--- Your task ---
Please copy the lines below exactly, from the first one through the line showing "score_depth = 0.12".

--- Material ---
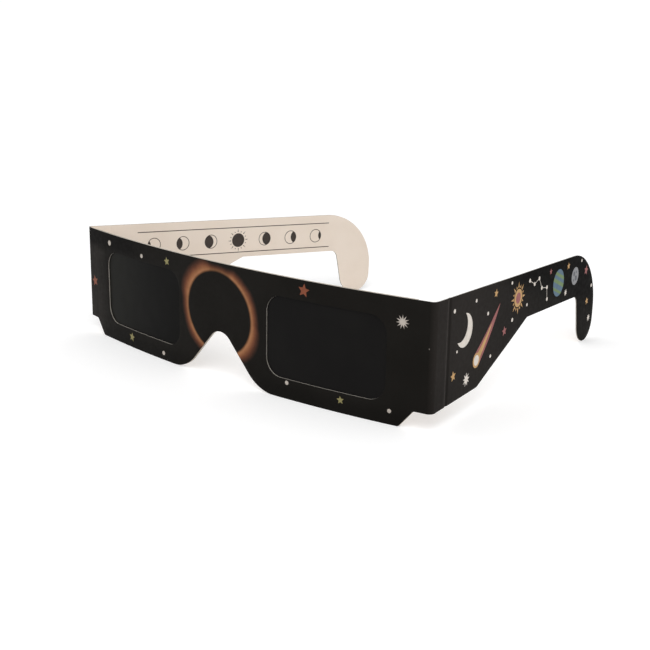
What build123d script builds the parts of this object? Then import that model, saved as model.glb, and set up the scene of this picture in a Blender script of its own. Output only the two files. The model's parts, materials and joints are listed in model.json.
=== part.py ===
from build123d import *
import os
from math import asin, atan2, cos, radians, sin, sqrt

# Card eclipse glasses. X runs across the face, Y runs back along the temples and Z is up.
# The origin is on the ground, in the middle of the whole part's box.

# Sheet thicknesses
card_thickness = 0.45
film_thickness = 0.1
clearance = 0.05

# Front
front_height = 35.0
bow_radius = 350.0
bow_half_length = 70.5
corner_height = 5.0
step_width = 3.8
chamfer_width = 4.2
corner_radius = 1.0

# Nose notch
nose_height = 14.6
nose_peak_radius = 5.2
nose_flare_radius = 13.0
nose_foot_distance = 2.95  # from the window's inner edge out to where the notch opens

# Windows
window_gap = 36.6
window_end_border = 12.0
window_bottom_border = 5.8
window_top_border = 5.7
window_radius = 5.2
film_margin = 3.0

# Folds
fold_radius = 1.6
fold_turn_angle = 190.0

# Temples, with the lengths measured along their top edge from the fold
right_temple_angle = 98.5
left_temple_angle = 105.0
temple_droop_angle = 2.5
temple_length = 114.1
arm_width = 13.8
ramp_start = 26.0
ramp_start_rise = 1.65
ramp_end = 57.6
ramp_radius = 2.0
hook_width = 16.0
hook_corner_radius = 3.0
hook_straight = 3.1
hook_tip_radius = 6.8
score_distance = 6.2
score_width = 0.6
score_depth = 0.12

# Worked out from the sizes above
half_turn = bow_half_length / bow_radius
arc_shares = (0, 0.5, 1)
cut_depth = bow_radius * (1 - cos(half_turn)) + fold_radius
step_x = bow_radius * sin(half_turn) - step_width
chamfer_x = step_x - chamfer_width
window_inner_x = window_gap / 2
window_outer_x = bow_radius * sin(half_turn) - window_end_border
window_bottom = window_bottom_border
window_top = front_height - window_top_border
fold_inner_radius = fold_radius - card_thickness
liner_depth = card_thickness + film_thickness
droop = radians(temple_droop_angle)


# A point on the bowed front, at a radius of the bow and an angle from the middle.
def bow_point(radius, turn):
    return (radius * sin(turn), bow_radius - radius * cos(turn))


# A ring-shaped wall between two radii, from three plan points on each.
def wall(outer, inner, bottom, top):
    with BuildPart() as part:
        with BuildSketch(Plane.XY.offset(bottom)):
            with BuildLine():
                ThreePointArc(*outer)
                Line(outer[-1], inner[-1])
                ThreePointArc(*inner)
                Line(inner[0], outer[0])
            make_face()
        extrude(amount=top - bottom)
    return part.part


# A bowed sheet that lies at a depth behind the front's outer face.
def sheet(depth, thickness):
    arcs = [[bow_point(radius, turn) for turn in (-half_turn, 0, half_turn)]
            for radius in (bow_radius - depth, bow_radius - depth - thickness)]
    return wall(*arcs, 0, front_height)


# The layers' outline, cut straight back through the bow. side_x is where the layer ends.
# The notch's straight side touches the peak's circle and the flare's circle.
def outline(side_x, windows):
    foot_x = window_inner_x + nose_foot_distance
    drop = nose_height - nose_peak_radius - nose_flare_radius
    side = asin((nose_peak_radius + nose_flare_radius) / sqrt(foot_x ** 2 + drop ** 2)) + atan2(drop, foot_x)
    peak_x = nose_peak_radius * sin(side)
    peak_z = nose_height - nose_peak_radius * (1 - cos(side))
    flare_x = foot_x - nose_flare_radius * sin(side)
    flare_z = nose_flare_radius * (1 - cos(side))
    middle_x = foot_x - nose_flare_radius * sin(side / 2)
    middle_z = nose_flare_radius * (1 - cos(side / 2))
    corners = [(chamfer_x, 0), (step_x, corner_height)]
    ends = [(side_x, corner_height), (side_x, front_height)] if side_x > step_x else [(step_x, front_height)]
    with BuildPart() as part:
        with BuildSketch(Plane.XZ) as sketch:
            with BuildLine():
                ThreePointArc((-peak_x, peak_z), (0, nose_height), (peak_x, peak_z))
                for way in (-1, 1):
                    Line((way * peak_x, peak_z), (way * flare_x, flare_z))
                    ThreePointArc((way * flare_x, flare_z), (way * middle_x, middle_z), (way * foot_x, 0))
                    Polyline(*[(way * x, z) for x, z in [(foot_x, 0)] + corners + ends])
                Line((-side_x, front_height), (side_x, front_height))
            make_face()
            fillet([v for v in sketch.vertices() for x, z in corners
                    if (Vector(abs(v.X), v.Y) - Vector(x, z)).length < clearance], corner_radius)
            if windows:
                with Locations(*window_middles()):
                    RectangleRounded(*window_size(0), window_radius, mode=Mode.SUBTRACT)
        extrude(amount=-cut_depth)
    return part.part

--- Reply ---
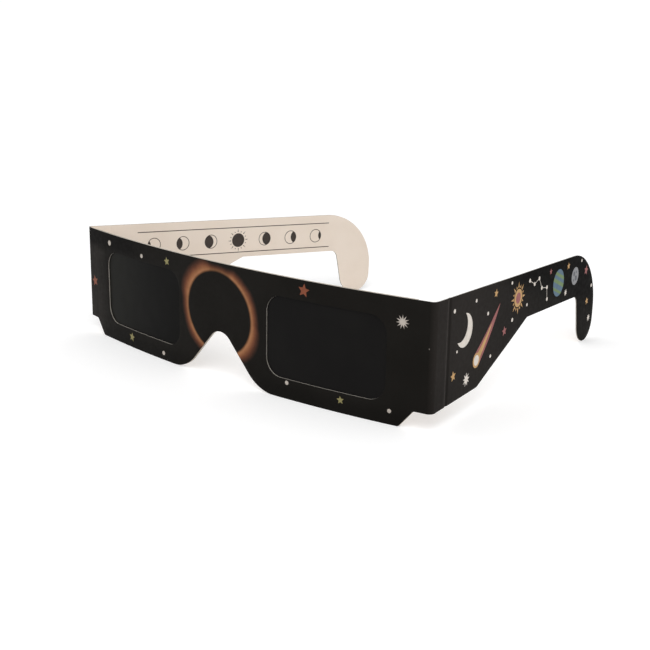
What build123d script builds the parts of this object? Then import that model, saved as model.glb, and set up the scene of this picture in a Blender script of its own. Output only the two files. The model's parts, materials and joints are listed in model.json.
=== part.py ===
from build123d import *
import os
from math import asin, atan2, cos, radians, sin, sqrt

# Card eclipse glasses. X runs across the face, Y runs back along the temples and Z is up.
# The origin is on the ground, in the middle of the whole part's box.

# Sheet thicknesses
card_thickness = 0.45
film_thickness = 0.1
clearance = 0.05

# Front
front_height = 35.0
bow_radius = 350.0
bow_half_length = 70.5
corner_height = 5.0
step_width = 3.8
chamfer_width = 4.2
corner_radius = 1.0

# Nose notch
nose_height = 14.6
nose_peak_radius = 5.2
nose_flare_radius = 13.0
nose_foot_distance = 2.95  # from the window's inner edge out to where the notch opens

# Windows
window_gap = 36.6
window_end_border = 12.0
window_bottom_border = 5.8
window_top_border = 5.7
window_radius = 5.2
film_margin = 3.0

# Folds
fold_radius = 1.6
fold_turn_angle = 190.0

# Temples, with the lengths measured along their top edge from the fold
right_temple_angle = 98.5
left_temple_angle = 105.0
temple_droop_angle = 2.5
temple_length = 114.1
arm_width = 13.8
ramp_start = 26.0
ramp_start_rise = 1.65
ramp_end = 57.6
ramp_radius = 2.0
hook_width = 16.0
hook_corner_radius = 3.0
hook_straight = 3.1
hook_tip_radius = 6.8
score_distance = 6.2
score_width = 0.6
score_depth = 0.12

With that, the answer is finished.